Gli articoli che la necessità (o la avidità delle banche) ha obbligato
a violare sono ormai tanti: il 107, il 123, il 126, il 130.
E’ permesso cominciare a dire che, se la pseudo-costituzione europea
deve essere ripudiata di fatto alla prima grave crisi, è perchè è stata
pensata male, e va riscritta da cima a fondo?
(5)
Che i tanti risonanti «no» che l’hanno accolta ogni volta che questo
trattato è stato sottoposto a referendum erano il grido della realtà e
del buonsenso vitale (di coloro che vogliono vivere) contro il
dottrinarismo di robot occupati solo della purezza ideologica?
Se in Cina il popolo si rivolta, non lo dobbiamo fare anche noi?

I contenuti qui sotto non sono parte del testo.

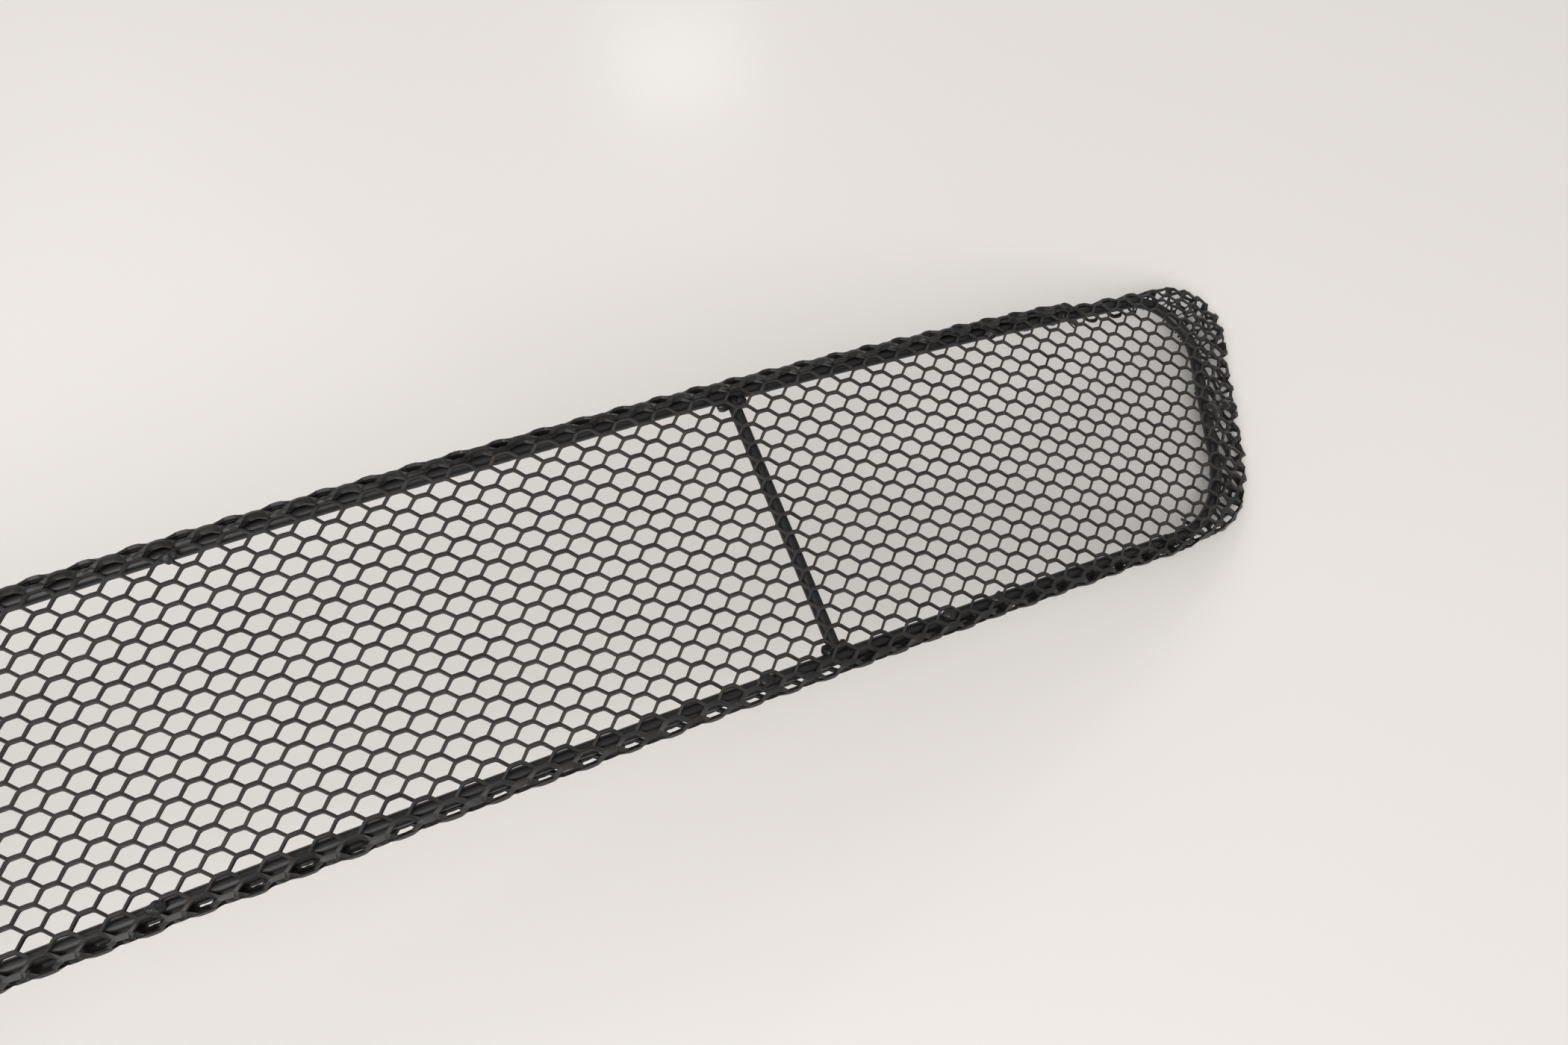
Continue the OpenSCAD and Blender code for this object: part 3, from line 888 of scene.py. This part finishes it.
# %% Make the mesh pieces
segment_of_face = strand_faces.min(axis=1) // SECTION_SIDES
# Painted highlight on the section's four corners, and how much of it each region keeps.
CORNER_HIGHLIGHT = (0.05, 0.05, 0.10, 1.0)
KEPT_HIGHLIGHT = {"mesh_panel": 1.0, "upper_hem": 0.32, "lower_hem": 0.30, "left_end_flange": 0.12,
             "right_end_flange": 0.12}


def mesh_region(name):
    chosen = segment_part == name
    verts = formed.reshape(-1, 3)
    picked = chosen[:, segment_of_face]
    period, face = np.nonzero(picked)
    faces = strand_faces[face] + (period * formed.shape[1])[:, None]
    used, faces = np.unique(faces, return_inverse=True)
    faces = faces.reshape(-1, 4)
    piece = new_piece(name + "_strands", verts[used], faces, MESH_COAT, [name],
                      smooth=False)
    mesh = piece.data
    rng = np.random.default_rng(71)
    # Painted highlight: high on the section's last corner, uneven from period to period, scaled per
    # region.
    corner_high = np.tile(np.array(CORNER_HIGHLIGHT), STATIONS)
    edge_highlight = corner_high[None] * rng.uniform(0.25, 1.0, (len(formed), 1)) * KEPT_HIGHLIGHT[name]
    highlight_layer = mesh.attributes.new("painted_edge_highlight", "FLOAT", "POINT")
    highlight_layer.data.foreach_set("value", edge_highlight.reshape(-1)[used].astype(np.float32))
    work = bmesh.new()
    work.from_mesh(mesh)
    bmesh.ops.remove_doubles(work, verts=work.verts, dist=0.004 * MM)
    edges = [e for e in work.edges if e.is_boundary]
    bmesh.ops.holes_fill(work, edges=edges, sides=8)
    bmesh.ops.recalc_face_normals(work, faces=work.faces)
    open_edges = sum(1 for e in work.edges if not e.is_manifold)
    work.to_mesh(mesh)
    triangles = sum(len(f.verts) - 2 for f in work.faces)
    work.free()
    print(f"{name}: {chosen.sum()} segments, {triangles} triangles, {open_edges} open edges")


for region in KEPT_HIGHLIGHT:
    mesh_region(region)

# %% [markdown]
# ## Welds
#
# The frame is butt-welded where the rails meet the end rods, the braces have a fillet at each foot,
# and small tack welds hold the mesh to the rods. A hand-made weld is a lump that has flowed: round,
# leaning, with ripples. Each lump starts as a ball with fine faces, is stretched to its size, and
# is pushed in and out by smooth noise, with its own seed.


# %% Weld lumps
def lump(along, across, height, size, seed, uneven=0.16):
    """A flowed ball of weld: its centre on the unbent grille, its three half sizes in mm."""
    ball = bmesh.new()
    bmesh.ops.create_icosphere(ball, subdivisions=4, radius=1.0)
    unit = np.array([v.co[:] for v in ball.verts])
    faces = [[v.index for v in f.verts] for f in ball.faces]
    ball.free()
    push = (1 + uneven * smooth_noise(unit, 1.3, seed)
            + 0.35 * uneven * smooth_noise(unit, 0.5, seed + 1))
    shape = unit * push[:, None] * np.array(size)
    return bent(along + shape[:, 0], across + shape[:, 1], height + shape[:, 2]), faces


def weld_piece(name, lumps):
    verts, faces, start = [], [], 0
    for places, shape in lumps:
        verts.append(places)
        faces.extend([[start + k for k in face] for face in shape])
        start += len(places)
    return new_piece(name + "_bead", np.concatenate(verts), faces, WELD_COAT, [name])


# Sizes are half lengths along the grille, across it and out of its face.
BUTT_SIZE, TACK_LOWER_SIZE, TACK_UPPER_SIZE = (1.9, 2.35, 2.2), (2.3, 1.65, 1.25), (2.2, 1.6, 1.3)
TACKS_LOWER, TACKS_UPPER = (134, 293, 354, 372), (0, 158, 412)
FLANGE_TACK_PLACE = -4.4
# Flange tacks: distance out from the end rod, shift across, height and size.
FLANGE_TACKS = ((0, 0, 2.9, (3.1, 2.9, 1.7)), (7, 0.8, 2.0, (3.3, 2.0, 1.3)),
                (11.6, -0.4, 0.9, (2.3, 2.1, 1.5)))
JOINTS = (("left_upper", -1, HALF_WIDTH), ("left_lower", -1, -HALF_WIDTH),
          ("right_upper", 1, HALF_WIDTH), ("right_lower", 1, -HALF_WIDTH))

weld_pieces = []
for k, (label, side, across) in enumerate(JOINTS):
    weld_pieces.append(weld_piece(label + "_butt_weld", [
        lump(side * BOWED_HALF, across, 0.0, BUTT_SIZE, 100 + k, 0.05)]))
for k, (label, place) in enumerate(BRACE_PLACES.items()):
    for across, edge in ((1, "upper"), (-1, "lower")):
        foot = across * (HALF_WIDTH - 2.6)
        grow, shift = (1.25, 0.7) if across > 0 else (1.0, 0.0)
        weld_pieces.append(weld_piece(f"{label}_{edge}_weld", [
            lump(place - 2.1 - shift, foot, -0.1, (1.9 + shift, 1.9 * grow, 1.75),
                 120 + 7 * k + across, 0.14),
            lump(place + 2.2, foot, 0.1, (2.1, 1.8 * grow, 1.75), 150 + 7 * k + across, 0.14)]))
lower = [lump(s * p, -HALF_WIDTH + 0.4, 2.9, TACK_LOWER_SIZE, 200 + p + s, 0.18)
         for p in TACKS_LOWER for s in (-1, 1)]
weld_pieces.append(weld_piece("lower_tack_welds", lower))
upper = [lump(s * p, HALF_WIDTH - 2.1, 3.4, TACK_UPPER_SIZE, 300 + p + s, 0.18)
         for p in TACKS_UPPER for s in ((1,) if p == 0 else (-1, 1))]
weld_pieces.append(weld_piece("upper_tack_welds", upper))
tack_x = BOWED_HALF + END_REACH - 3 * math.tan(math.radians(END_SLANT))
for side, label in ((-1, "left"), (1, "right")):
    weld_pieces.append(weld_piece(label + "_flange_tack_welds", [
        lump(side * (tack_x + out), FLANGE_TACK_PLACE + dy, h, size, 400 + int(out) + side, 0.2)
        for out, dy, h, size in FLANGE_TACKS]))
print(len(weld_pieces), "weld pieces")

# %% [markdown]
# ## Floor and light
#
# The grille lies on a satin pale board. A broad soft light at the near left is the strongest, a
# weaker one stands at the far left, and the pale world fills in, so shadows are soft and faint. A
# small light at the far right makes the pale glint on the board. The board isn't part of the
# object, so it is only a stage.


# %% Stage
def pale_floor():
    material = bpy.data.materials.new("pale_gloss_board")
    material.use_nodes = True
    nodes, links = material.node_tree.nodes, material.node_tree.links
    shader = nodes["Principled BSDF"]
    place, texture = nodes.new("ShaderNodeTexCoord"), nodes.new("ShaderNodeTexNoise")
    texture.inputs["Scale"].default_value = 1.6
    texture.inputs["Detail"].default_value = 2.0
    blend = nodes.new("ShaderNodeMix")
    blend.data_type = "RGBA"
    blend.inputs["A"].default_value = (0.790, 0.765, 0.740, 1)
    blend.inputs["B"].default_value = (0.800, 0.780, 0.762, 1)
    links.new(place.outputs["Object"], texture.inputs["Vector"])
    links.new(texture.outputs["Fac"], blend.inputs["Factor"])
    links.new(blend.outputs["Result"], shader.inputs["Base Color"])
    shader.inputs["Roughness"].default_value = 0.42
    shader.inputs["Coat Weight"].default_value = 0.35
    shader.inputs["Coat Roughness"].default_value = 0.16
    bpy.ops.mesh.primitive_plane_add(size=9.0)
    floor = bpy.context.object
    floor.name = "board"
    floor.data.materials.append(material)


def softbox(name, place, aim, size, watts, tint):
    light = bpy.data.lights.new(name, "AREA")
    light.shape, light.size, light.size_y = "RECTANGLE", size[0], size[1]
    light.energy, light.color = watts, tint
    lamp = bpy.data.objects.new(name, light)
    lamp.location = place
    lamp.rotation_euler = (Vector(aim) - Vector(place)).to_track_quat("-Z", "Y").to_euler()
    bpy.context.scene.collection.objects.link(lamp)


pale_floor()
softbox("key_softbox", (-0.9, 1.5, 2.3), (0.1, 0.1, 0.0), (1.9, 1.5), 10.0, (1.0, 0.985, 0.965))
softbox("fill_softbox", (-0.5, -1.2, 2.0), (0.1, -0.3, 0.0), (2.0, 1.7), 46.0, (1.0, 0.975, 0.955))
softbox("far_window", (0.84, 2.16, 2.0), (0.36, 0.24, 0.0), (0.34, 0.24), 1.9, (1.0, 0.99, 0.98))
world = bpy.data.worlds.new("studio")
world.use_nodes = True
world.node_tree.nodes["Background"].inputs["Color"].default_value = (1.0, 0.985, 0.97, 1)
world.node_tree.nodes["Background"].inputs["Strength"].default_value = 0.46
bpy.context.scene.world = world

# %% [markdown]
# ## Camera
#
# The camera looks down over the right-hand end from close by, about 24 degrees off straight down,
# turned so that the grille runs from lower left to upper right. Its three axes are given directly,
# which fixes the roll too.

# %% Camera
right = Vector((0.92710, -0.37418, -0.02158)).normalized()
view = Vector((0.13098, 0.37741, -0.91674)).normalized()
up = right.cross(view).normalized()
camera_data = bpy.data.cameras.new("camera")
camera_data.lens, camera_data.sensor_width, camera_data.sensor_fit = 27.68, 36.0, "HORIZONTAL"
camera = bpy.data.objects.new("camera", camera_data)
camera.matrix_world = Matrix((
    (right.x, up.x, -view.x, 0.26705), (right.y, up.y, -view.y, -0.13444),
    (right.z, up.z, -view.z, 0.38978), (0, 0, 0, 1)))
bpy.context.scene.collection.objects.link(camera)
bpy.context.scene.camera = camera
bpy.context.scene.view_settings.view_transform = "Standard"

Purtroppo, credo che Lordon si illuda sulla energia vitale degli
europei. Mentre scrivo, tutti i media italioti sono allarmati di una
cosa: che il Vaticano sia contrario alla depenalizzazione mondiale
dell’omosessualità.
In questo frangente, davanti all’abisso della depressione, la Francia -
il solo Stato che abbia un barlume di senso storico - ha ritenuto
urgente proporre questo all’ONU: la felicità legale degli omosessuali.

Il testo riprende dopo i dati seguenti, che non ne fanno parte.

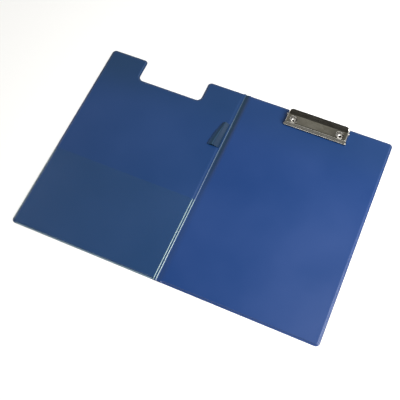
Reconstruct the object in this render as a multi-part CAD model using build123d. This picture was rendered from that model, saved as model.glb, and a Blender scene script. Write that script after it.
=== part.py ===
from build123d import *
import os
from math import asin, atan2, cos, degrees, pi, radians, sin, sqrt, tan

# A foldover clipboard lying open, inside face up, in millimetres.
# X runs from the front cover to the back cover, Y up towards the clip, Z up from the table.
# The origin is under the middle of the spine, on the table.

# Covers and spine
PANEL_WIDTH = 235.0
PANEL_HEIGHT = 340.0
SPINE_WIDTH = 10.0
CORNER_RADIUS = 6.0
BOARD_THICKNESS = 2.0
FILM_THICKNESS = 0.3
WELD_RIM = 1.9
LINER_LEAN = 24.0
BOARD_PLAY = 0.1

# Clearances at each crease, measured from its fold line
OUTER_FILM_GAP = 0.3
SPINE_FILM_GAP = 0.2
INNER_FILM_GAP = 0.6

# Ridge that the spare film of the spine's lining makes when the folder lies open
RIDGE_OFFSET = -2.4
RIDGE_HEIGHT = 1.7
RIDGE_FOOT = 3.2
RIDGE_LAND = 0.5
RIDGE_ROUNDING = 0.4

# Clear pocket inside the front cover
POCKET_HEIGHT = 137.0
POCKET_THICKNESS = 0.2
POCKET_PLAY = 0.25

# Pen loop beside the spine
LOOP_BELOW_TOP = 63.0
LOOP_LENGTH = 45.0
LOOP_WIDTH = 14.5
LOOP_HEIGHT = 3.6
LOOP_WALL = 0.4
LOOP_LIFT = 0.15
LOOP_FROM_CREASE = 4.0
LOOP_ROOT_RUN = 3.4
LOOP_ROOT_BEND = 0.3

# Clip, measured from the middle of its front lip on the back cover's face
CLIP_SHIFT = -0.2
CLIP_SETBACK = 3.5
CLIP_DEPTH = 27.1
CLIP_HALF_LENGTH = 51.0
SHEET = 0.8
LIP_GAP = 0.2
LIP_HEIGHT = 2.8
LEDGE_DEPTH = 1.5
LEDGE_RISE = 0.5
PLATEAU_START = 3.6
PLATEAU_LOW = 7.2
PLATEAU_HIGH = 7.5
THUMB_RAMP = 4.0
THUMB_LIP = 4.5
THUMB_BEND_HEIGHT = 8.3
THUMB_HEIGHT = 10.2
JAW_BENDS = [0.8, 0.8, 0.9, 3.0, 3.0]
FLANGE_BOW = 5.0
FLANGE_REAR = 2.0
FLANGE_REAR_HEIGHT = 4.0
ACCESS_HOLE_RADIUS = 6.6
ACCESS_HOLE_LEAD = 1.1

# Base plate, its ears and the rod
BASE_HALF_LENGTH = 46.0
BASE_START = 2.6
BASE_SETBACK = 2.5
BASE_CORNER = 2.0
ROD_RADIUS = 1.2
ROD_PLAY = 0.05
ROD_SETBACK = 8.5
ROD_HEIGHT = 4.1
ROD_HEAD_RADIUS = 1.8
ROD_HEAD_LENGTH = 0.5
EAR_WALL = 1.1
EAR_BASE = 9.0
EAR_STEP = 2.0

# Torsion springs on the rod
SPRING_WIRE_RADIUS = 0.45
SPRING_PLAY = 0.15
SPRING_PITCH = 1.4
SPRING_WHOLE_TURNS = 3
SPRING_OFFSET_X = 22.0
SPRING_REACH = 5.2
SPRING_SEAT_GAP = 0.12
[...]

Questo è il problema politico primario.
E il secondo è questo: la sinistra italiota si batte per il diritto di
Murdoch a non pagare l’IVA al 20% come tutti; per il diritto di quelli
che si sono abbonati a Sky per vedere le partite, a farlo con lo sconto.
In queste ore, giornali e TG di sinistra parlano poco della crisi. Ma
danno con scandalizzato rilievo la notizia che Beppe Grillo s’è
comprato una villa in Svizzera.
Ma scusate, Veltroni non s’è appena comprato l’attico a Manhattan, con
vista su Central Park? E D’Alema non partecipa alle regate con il suo
proprio yacht? E che mi dite delle ville di Bertinotti, e di Ciampi? E
non avete niente da dire se Fantozzi, nella sua veste di curatore
fallimentare di Alitalia, si becca un emolumento di 15 milioni di euro?
Almeno Grillo spende soldi suoi; quelli, i soldi nostri.
Con questi dirigenti andiamo verso la crisi più grave della storia. E ce li teniamo pure cari.
Maurizio Blondet
(articolo pubblicato il 2 dicembre 2008)
1) Taj Adelaja, «Central Bank devalues ruble twice in a week», Moscow Times, 1 dicembre 2008.
2) Chris Oliver,
«China’s currency falls by record against US dollar – Decline may
signal official policy shift toward devaluation, analysts say»,
Marketwatch, 1 dicembre 2008.
3) Ambrose Evans-Pritchard, «World stability hangs by a thread as economies continue to unravel», Telegraph, 30 novembre 2008.
4) Frédéric Lordon, «Cette Europe-là est irréparable», Le Monde Diplomatique, 1 dicembre 2008.
5) Altro plateale
esempio della demenza europide è il piano ambientale «20-20-20», ossia
l’imposizione agli Stati di ridurre entro il 2020 del 20% le emissioni,
e di aumentare del 20% le fonti di energia rinnovabile. L’Italia
protesta giustamente: per noi è difficile ridurre le emissioni del 20%
perchè siamo già più efficienti (consumiamo gas nelle centrali, il
costo dell’energia da noi è così caro che abbiamo dovuto ingegnarci nel
risparmio) e per di più siamo già vicini alla richiesta di energie
rinnovabili, grazie ai soffioni boraciferi. Per converso, la Germania
usa centrali a carbone: dunque è più facile lì tagliare il 20%, e i
tedeschi hanno macchine più grosse. «Noi abbiamo auto che fanno 20
chilometri con un litro mentre quelli degli altri ne fanno 15. Portare
le nostre auto a 24 chilometri con un litro (miglioramento del 20%) è
molto più costoso che far passare quelle degli altri da 15 a 18 sempre
più 20%» (Carlo Stagnaro, Avvenire 22 ottobre 2008). Credete che questo
limpido ragionamento convinca la euro-idiozia? Nemmeno per sogno: si
sono innamorati della loro formula «20-20-20» e non vogliono cedere di
un millimetro. Ovviamente, la sinistra italiota dà ragione agli
eurocrati, per dare addosso al governo Berlusconi.